Goals: Setting and Achieving Them

Setting goals and achieving them

I just crossed a big one off the 2017 goal list and I will not deny, it feels good. It took months of hard work, planning, organizing and perseverance, but in the end it was worth it. While it had nothing to do with Synergy Business Coaching, in some ways it had everything to do with it. Training and running for the Mendocino Trail 50K(That is 31 miles for you Americans) taught me that life is work and work is life.

Is it something I could try? Sure why not. Is it something I could finish? I didn’t know. 31 miles is a lot for me, the new me anyways. In the old days, before kids and mortgages, businesses and employees, I could do anything I want, when I want. Time was an endless coffer to fill up with anything I pleased. I bounced like a butterfly from one thing to another, enjoying each sweet moment whenever and however long I pleased. But, now?

Nowadays if I am ten feet away from accessing my calendar I get nervous. Everything is about my calendar, scheduling and organizing. Fitting new things in is hard, moving around meetings and figuring out who can watch the kids if my husband or I isn’t available takes up a good portion of the day. Living life takes a lot of time and the more you want to live? Well, the more time you need. Trying to think of the endless amount of training and miles that I would have to fit in my schedule somewhere almost seemed impossible.

Did I really have it in me to train and run the biggest race of my life?

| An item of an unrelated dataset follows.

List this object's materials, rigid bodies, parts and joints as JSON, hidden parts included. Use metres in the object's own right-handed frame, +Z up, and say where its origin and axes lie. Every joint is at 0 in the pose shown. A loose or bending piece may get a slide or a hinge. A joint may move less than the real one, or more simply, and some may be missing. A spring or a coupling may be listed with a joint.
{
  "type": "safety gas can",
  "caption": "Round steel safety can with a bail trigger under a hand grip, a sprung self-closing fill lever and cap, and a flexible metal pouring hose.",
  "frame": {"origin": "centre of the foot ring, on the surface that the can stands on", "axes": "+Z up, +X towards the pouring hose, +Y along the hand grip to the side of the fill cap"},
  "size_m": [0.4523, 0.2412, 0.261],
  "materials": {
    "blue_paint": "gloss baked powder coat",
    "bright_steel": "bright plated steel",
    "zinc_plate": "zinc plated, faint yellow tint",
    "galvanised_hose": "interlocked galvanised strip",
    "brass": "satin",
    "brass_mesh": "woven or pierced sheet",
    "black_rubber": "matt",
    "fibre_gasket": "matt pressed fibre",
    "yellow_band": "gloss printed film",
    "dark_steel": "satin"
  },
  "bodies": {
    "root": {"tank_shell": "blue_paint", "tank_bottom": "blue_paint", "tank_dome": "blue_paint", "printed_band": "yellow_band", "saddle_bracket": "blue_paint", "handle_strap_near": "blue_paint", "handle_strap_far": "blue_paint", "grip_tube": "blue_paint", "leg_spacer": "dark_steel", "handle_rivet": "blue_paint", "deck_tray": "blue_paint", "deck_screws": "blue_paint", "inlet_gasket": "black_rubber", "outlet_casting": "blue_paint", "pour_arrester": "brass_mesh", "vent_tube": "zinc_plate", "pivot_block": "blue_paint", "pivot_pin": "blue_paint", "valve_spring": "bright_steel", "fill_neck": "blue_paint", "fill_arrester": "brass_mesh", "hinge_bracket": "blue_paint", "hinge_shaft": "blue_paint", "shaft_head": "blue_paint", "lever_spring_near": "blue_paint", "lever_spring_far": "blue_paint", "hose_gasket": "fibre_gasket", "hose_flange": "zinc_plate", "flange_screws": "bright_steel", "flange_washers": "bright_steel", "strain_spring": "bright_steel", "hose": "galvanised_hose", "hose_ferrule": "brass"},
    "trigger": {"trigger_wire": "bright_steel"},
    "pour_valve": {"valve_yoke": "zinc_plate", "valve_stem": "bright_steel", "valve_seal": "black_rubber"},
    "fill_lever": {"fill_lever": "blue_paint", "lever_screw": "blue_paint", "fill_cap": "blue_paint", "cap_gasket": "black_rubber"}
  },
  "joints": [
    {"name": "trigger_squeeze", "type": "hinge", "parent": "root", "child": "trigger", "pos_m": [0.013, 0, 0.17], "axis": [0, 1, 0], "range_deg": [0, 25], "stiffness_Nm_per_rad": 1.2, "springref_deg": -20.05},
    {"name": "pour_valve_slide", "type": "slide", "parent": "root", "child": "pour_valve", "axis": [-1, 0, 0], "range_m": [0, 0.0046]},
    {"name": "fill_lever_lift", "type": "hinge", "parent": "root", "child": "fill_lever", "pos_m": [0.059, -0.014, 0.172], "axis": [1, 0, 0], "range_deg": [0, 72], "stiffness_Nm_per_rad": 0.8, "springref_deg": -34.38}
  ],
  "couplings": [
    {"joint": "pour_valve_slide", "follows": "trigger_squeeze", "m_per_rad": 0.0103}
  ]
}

My plan was not just to wing it and I knew that I was not going to be able to have the same commitment levels as I have had with past races. This was different. This was 31 grueling miles, 90% trail and 4200 feet of elevation……and everyone is watching.

Now, too be clear that is the way I saw it, which I know is not entirely true. Yet, every question, curiosity and inquiry into what I had decided to challenge myself with came from every corner. “You are doing what?” “How many miles are you running?” “Have you ever done anything like this before?” I was bombarded for four months with interest on something that I was still unsure that I was going to complete.

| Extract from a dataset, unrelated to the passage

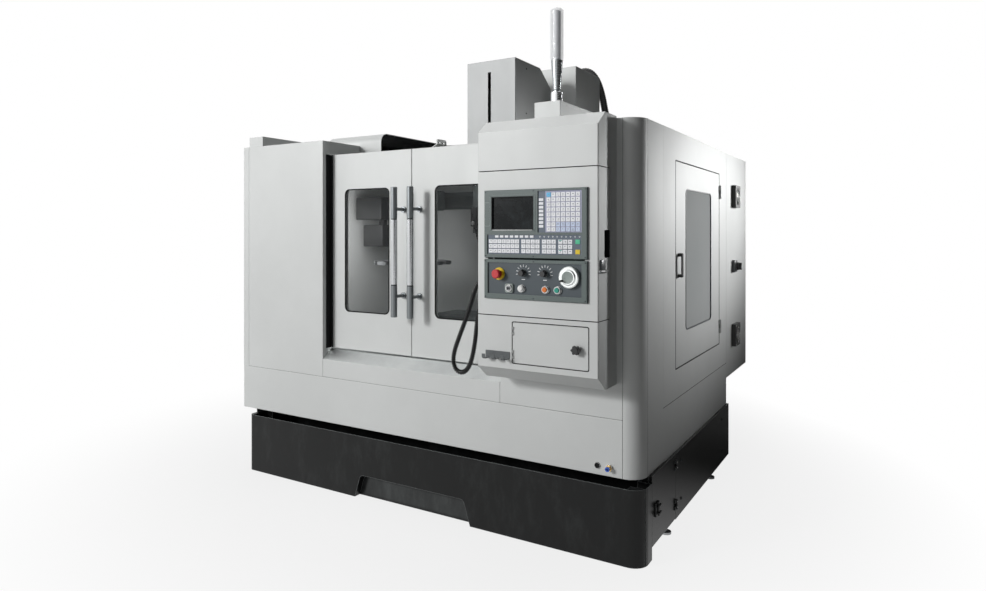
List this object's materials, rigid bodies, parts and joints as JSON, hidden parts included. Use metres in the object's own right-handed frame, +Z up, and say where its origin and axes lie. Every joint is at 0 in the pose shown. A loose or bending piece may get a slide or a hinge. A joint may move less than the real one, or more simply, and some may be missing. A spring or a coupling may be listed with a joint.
{
  "type": "cnc machining center",
  "caption": "Enclosed vertical machining centre with sliding front doors, hinged side door and operator console, tool magazine, electrical cabinet and coolant tank",
  "frame": {"origin": "on the floor under the middle of the whole machine", "axes": "+Z up, +X to the right of someone at the console, the front faces -Y"},
  "size_m": [2.524, 2.429, 2.5884],
  "materials": {
    "panel_paint": "satin warm grey powder coat",
    "black_paint": "gloss black paint",
    "stainless": "brushed stainless sheet",
    "steel": "ground steel",
    "casting": "painted casting with machined faces",
    "tinted_window": "tinted safety window",
    "clear_tube": "clear plastic tube",
    "handle": "black grips round a bright tube",
    "black_plastic": "black moulded plastic",
    "control_plate": "dark grey control frame",
    "key_sheet": "light keys on a grey sheet",
    "screen_glass": "dark screen",
    "red_cap": "red cap",
    "white_cap": "white lens",
    "orange_cap": "orange lens",
    "green_cap": "green lens",
    "bright_metal": "bright plated metal",
    "lamp_metal": "anodised lamp base",
    "conduit": "ribbed black conduit",
    "hose": "black rubber hose"
  },
  "bodies": {
    "machine": {"coolant_tank": "black_paint", "base_skirt": "black_paint", "levelling_feet": "steel", "bed_casting": "casting", "column_casting": "casting", "axis_drives": "steel", "column_top_cover": "panel_paint", "lower_front_panel": "panel_paint", "left_front_cover": "panel_paint", "door_sill": "stainless", "right_front_panel": "panel_paint", "side_panels": "panel_paint", "rear_panels": "panel_paint", "magazine_hood": "panel_paint", "door_surround": "panel_paint", "chip_pans": "stainless", "electrical_cabinet": "panel_paint", "cabinet_fans": "black_plastic", "console_case": "panel_paint", "pendant_hooks": "bright_metal", "conduit_loop": "conduit", "panel_fittings": "bright_metal", "signal_light_base": "lamp_metal", "signal_light_tube": "clear_tube", "light_duct": "panel_paint", "rear_hose": "hose", "magazine_frame": "casting"},
    "left_door": {"left_door": "panel_paint", "left_door_window": "tinted_window", "left_door_handle": "handle"},
    "right_door": {"right_door": "panel_paint", "right_door_window": "tinted_window", "right_door_handle": "handle"},
    "side_door": {"side_door": "panel_paint", "side_door_window": "tinted_window", "side_door_handle": "black_plastic"},
    "base_hatch": {"base_hatch": "black_paint"},
    "cabinet_door": {"cabinet_door": "panel_paint"},
    "console_shell": {"console_shell": "panel_paint", "control_frames": "control_plate", "screen": "screen_glass", "keypad": "key_sheet"},
    "emergency_stop": {"emergency_stop": "red_cap"},
    "speed_selector": {"speed_selector": "black_plastic"},
    "feed_selector": {"feed_selector": "black_plastic"},
    "handwheel": {"handwheel": "black_plastic"},
    "key_switch": {"key_switch": "bright_metal"},
    "white_button": {"white_button": "white_cap"},
    "orange_button": {"orange_button": "orange_cap"},
    "green_button": {"green_button": "green_cap"},
    "console_flap": {"console_flap": "panel_paint"},
    "star_knob": {"star_knob": "black_plastic"},
    "saddle": {"saddle": "casting"},
    "work_table": {"work_table": "casting"},
    "headstock": {"headstock": "casting", "head_cover": "panel_paint"},
    "spindle": {"spindle": "steel"},
    "magazine_carriage": {"magazine_carriage": "casting"},
    "tool_carousel": {"tool_carousel": "steel"},
    "main_switch_handle": {"main_switch_handle": "black_plastic"}
  },
  "joints": [
    {"name": "left_door_slide", "type": "slide", "parent": "machine", "child": "left_door", "axis": [-1, 0, 0], "range_m": [0, 0.48]},
    {"name": "right_door_slide", "type": "slide", "parent": "machine", "child": "right_door", "axis": [1, 0, 0], "range_m": [0, 0.48]},
    {"name": "side_door_hinge", "type": "hinge", "parent": "machine", "child": "side_door", "pos_m": [1.2355, 0.433, 1.25], "axis": [0, 0, 1], "range_deg": [0, 110]},
    {"name": "base_hatch_hinge", "type": "hinge", "parent": "machine", "child": "base_hatch", "pos_m": [1.2485, -0.5105, 0.216], "axis": [0, 0, 1], "range_deg": [0, 110]},
    {"name": "cabinet_door_hinge", "type": "hinge", "parent": "machine", "child": "cabinet_door", "pos_m": [0.4225, 1.1865, 1.2], "axis": [0, 0, 1], "range_deg": [0, 110]},
    {"name": "console_shell_hinge", "type": "hinge", "parent": "machine", "child": "console_shell", "pos_m": [0.5445, -1.02675, 1.36], "axis": [0, 0, -1], "range_deg": [0, 90]},
    {"name": "console_flap_hinge", "type": "hinge", "parent": "machine", "child": "console_flap", "pos_m": [0.725, -1.1635, 0.93], "axis": [0, 0, -1], "range_deg": [0, 90]},
    {"name": "star_knob_turn", "type": "hinge", "parent": "console_flap", "child": "star_knob", "pos_m": [1.03, -1.159, 0.925], "axis": [0, -1, 0], "range_deg": [0, 90]},
    {"name": "main_switch_turn", "type": "hinge", "parent": "machine", "child": "main_switch_handle", "pos_m": [1.229, 0.817, 1.189], "axis": [1, 0, 0], "range_deg": [0, 90]},
    {"name": "emergency_stop_push", "type": "slide", "parent": "console_shell", "child": "emergency_stop", "axis": [0, 1, 0], "range_m": [0, 0.006]},
    {"name": "speed_selector_turn", "type": "hinge", "parent": "console_shell", "child": "speed_selector", "pos_m": [0.783, -1.165, 1.23], "axis": [0, -1, 0], "range_deg": [-120, 120]},
    {"name": "feed_selector_turn", "type": "hinge", "parent": "console_shell", "child": "feed_selector", "pos_m": [0.885, -1.165, 1.23], "axis": [0, -1, 0], "range_deg": [-120, 120]},
    {"name": "handwheel_turn", "type": "hinge", "parent": "console_shell", "child": "handwheel", "pos_m": [1, -1.165, 1.219], "axis": [0, -1, 0], "continuous": true},
    {"name": "key_switch_turn", "type": "hinge", "parent": "console_shell", "child": "key_switch", "pos_m": [0.716, -1.165, 1.164], "axis": [0, -1, 0], "range_deg": [0, 90]},
    {"name": "white_button_push", "type": "slide", "parent": "console_shell", "child": "white_button", "axis": [0, 1, 0], "range_m": [0, 0.004], "stiffness_N_per_m": 500, "springref_m": -0.004},
    {"name": "orange_button_push", "type": "slide", "parent": "console_shell", "child": "orange_button", "axis": [0, 1, 0], "range_m": [0, 0.004], "stiffness_N_per_m": 500, "springref_m": -0.004},
    {"name": "green_button_push", "type": "slide", "parent": "console_shell", "child": "green_button", "axis": [0, 1, 0], "range_m": [0, 0.004], "stiffness_N_per_m": 500, "springref_m": -0.004},
    {"name": "saddle_slide", "type": "slide", "parent": "machine", "child": "saddle", "axis": [0, 1, 0], "range_m": [-0.2, 0.2]},
    {"name": "table_slide", "type": "slide", "parent": "saddle", "child": "work_table", "axis": [1, 0, 0], "range_m": [-0.37, 0.37]},
    {"name": "head_slide", "type": "slide", "parent": "machine", "child": "headstock", "axis": [0, 0, 1], "range_m": [-0.33, 0.17]},
    {"name": "spindle_turn", "type": "hinge", "parent": "headstock", "child": "spindle", "pos_m": [0, -0.005, 1.29], "axis": [0, 0, 1], "continuous": true},
    {"name": "magazine_slide", "type": "slide", "parent": "machine", "child": "magazine_carriage", "axis": [1, 0, 0], "range_m": [0, 0.47]},
    {"name": "carousel_turn", "type": "hinge", "parent": "magazine_carriage", "child": "tool_carousel", "pos_m": [-0.7, -0.005, 1.2], "axis": [0, 0, 1], "continuous": true}
  ]
}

So, I began. I trained, I ran, I crawled and I hiked. I would put my screaming two year old in her stroller and pump out 3 miles and threw my hydration vest on and squeezed out 15 miles. I would do it the rain, the mist, the mornings and the evenings. I would battle it out on the treadmill with re-runs of Friends, hoping that Monica and Rachel would keep me going just another “dreadmill” mile. I ran.

Two weeks before the race, I found out that the course had changed. We have had the wettest winter on record here in California and the Mendocino coast has been beaten down; trees down, trails missing, mountains sliding and animals roaming. It has been a battle to even make it on the trails, nonetheless get the true training I needed. It was two weeks before the race, weather had finally cleared up to allow for an outdoor run and I am told it is now 32 miles, not 31.

Excuse me? What did you just say? 32 miles? It messed with my head, I will not lie, for as feeble of a training/race plan that I had, I had one. Another mile did not fit into the equation. Another mile could mean failure. Another mile was against the rules. This was a 50k, nothing more, nothing less. As I sweated out the change for a good 48 hours, I tried to figure out all methods in which one mile would not cause me to fail.

Leadership Takes…

Organization: I planned my training well. I used my calendar in such a way that really organized everything I was trying to do and had to do as an accountable business owner, mother, wife and long distance runner.  Having a dream only works if you actually integrate it into your schedule and time.

I had been organized, I had done what I was supposed to do and one more mile really shouldn’t matter.

Inspiration: The only thing that drove me in the end was inspiration. Inspiration to achieve an unthinkable. Inspiration to continue. Inspiration to finish.  I had to finish. There was not another option that I allowed myself to have and what inspired me most, is what drove me to achieving it.

The change didn’t matter, the miles were not what were important and the hiccups were merely bumps amongst the hills I climbed that day. For 6.5 hours I ran and found exactly what I was looking for. Because running has taught me not to fear starting lines, new beginnings or challenges. It isn’t a surprise that I signed up, followed through with training or finished standing up. That fits with my personality. The miracle isn’t that I finished, it is that I had the courage to start.